For the fourth straight year, Whitemud Drive will be impinged for the Terwillegar Drive and the Rainbow Valley bridge expansion.
The Yellowhead will be gashed open from St. Alberta Trail to 97 Street. Plus two bridges on the east end of the Yellowhead will be restricted.
The Valley Line LRT will cut a swath of destruction through the west end for the fourth year in a row — and for at least another two years after this. (My money is on a minimum of three more, probably four years.)
The Capital Line LRT will cut an equally disruptive swath along 111 Street south of the Henday.
Parts of 95 Avenue, 34 Street, 231 Street, 215 Street, 167 Avenue, Meridian Street, 17 Street, Ellerslie Road, 41 Avenue and 170 Street will be affected. And the city is so tickled by the progress it made on the west end LRT last summer by completely shutting down portions for weeks at a time that, even though the progress is undetectable to drivers, it’s going to use the same complete-closure technique on projects all over the city this summer.

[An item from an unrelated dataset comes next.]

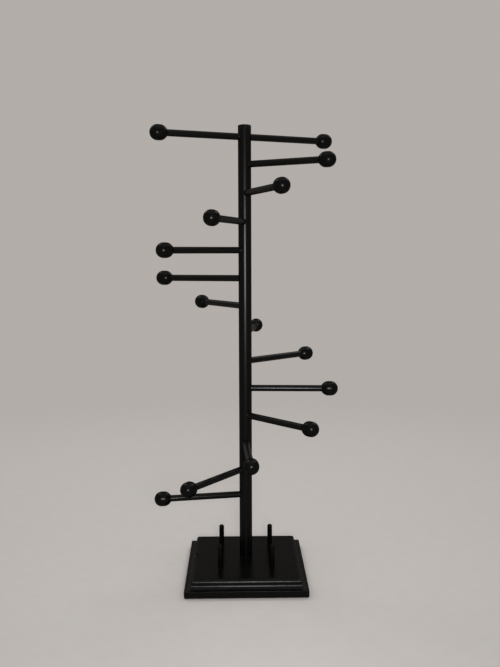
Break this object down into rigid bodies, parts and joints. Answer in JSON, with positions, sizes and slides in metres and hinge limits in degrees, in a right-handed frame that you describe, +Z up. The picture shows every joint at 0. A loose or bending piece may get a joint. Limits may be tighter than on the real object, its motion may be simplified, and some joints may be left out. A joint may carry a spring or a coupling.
{
  "type": "jewelry stand",
  "caption": "Jewellery tree: square moulded base, tall post with a spiral of knobbed dowel arms for hanging necklaces and bangles, and short upright pegs for rings.",
  "frame": {"origin": "on the table, under the middle of the post, at the underside of the felt", "axes": "+Z up along the post, -Y towards the front, +X to the stand's right as seen from the front"},
  "size_m": [0.2156, 0.2155, 0.5257],
  "materials": {
    "base_lacquer": "black lacquer, semi-gloss, slightly rubbed",
    "post_lacquer": "black lacquer, semi-gloss",
    "arm_lacquer": "black lacquer, semi-gloss",
    "knob_lacquer": "black lacquer, semi-gloss",
    "peg_lacquer": "black lacquer, semi-gloss",
    "felt": "black felt",
    "screw_steel": "zinc-plated steel"
  },
  "bodies": {
    "root": {"arm_01": "arm_lacquer", "arm_02": "arm_lacquer", "arm_03": "arm_lacquer", "arm_04": "arm_lacquer", "arm_05": "arm_lacquer", "arm_06": "arm_lacquer", "arm_07": "arm_lacquer", "arm_08": "arm_lacquer", "arm_09": "arm_lacquer", "arm_10": "arm_lacquer", "arm_11": "arm_lacquer", "arm_12": "arm_lacquer", "arm_13": "arm_lacquer", "base": "base_lacquer", "base_felt": "felt", "cross_arm": "arm_lacquer", "cross_knob_left": "knob_lacquer", "cross_knob_right": "knob_lacquer", "knob_01": "knob_lacquer", "knob_02": "knob_lacquer", "knob_03": "knob_lacquer", "knob_04": "knob_lacquer", "knob_05": "knob_lacquer", "knob_06": "knob_lacquer", "knob_07": "knob_lacquer", "knob_08": "knob_lacquer", "knob_09": "knob_lacquer", "knob_10": "knob_lacquer", "knob_11": "knob_lacquer", "knob_12": "knob_lacquer", "knob_13": "knob_lacquer", "post": "post_lacquer", "post_screw": "screw_steel", "ring_peg_back_left": "peg_lacquer", "ring_peg_back_right": "peg_lacquer", "ring_peg_front_left": "peg_lacquer", "ring_peg_front_right": "peg_lacquer"}
  },
  "joints": []
}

On top of all of this, months-long, equally obstructive projects by EPCOR Water & Power and ATCO Gas will open up 80 more locations.
Council doesn’t fight this “everything, everywhere, all at once” approach because most councillors are bobbleheads for the administration and beholden to the unions whose members work on the projects.
So don’t expect any relief from this method in your taxes or in your commutes.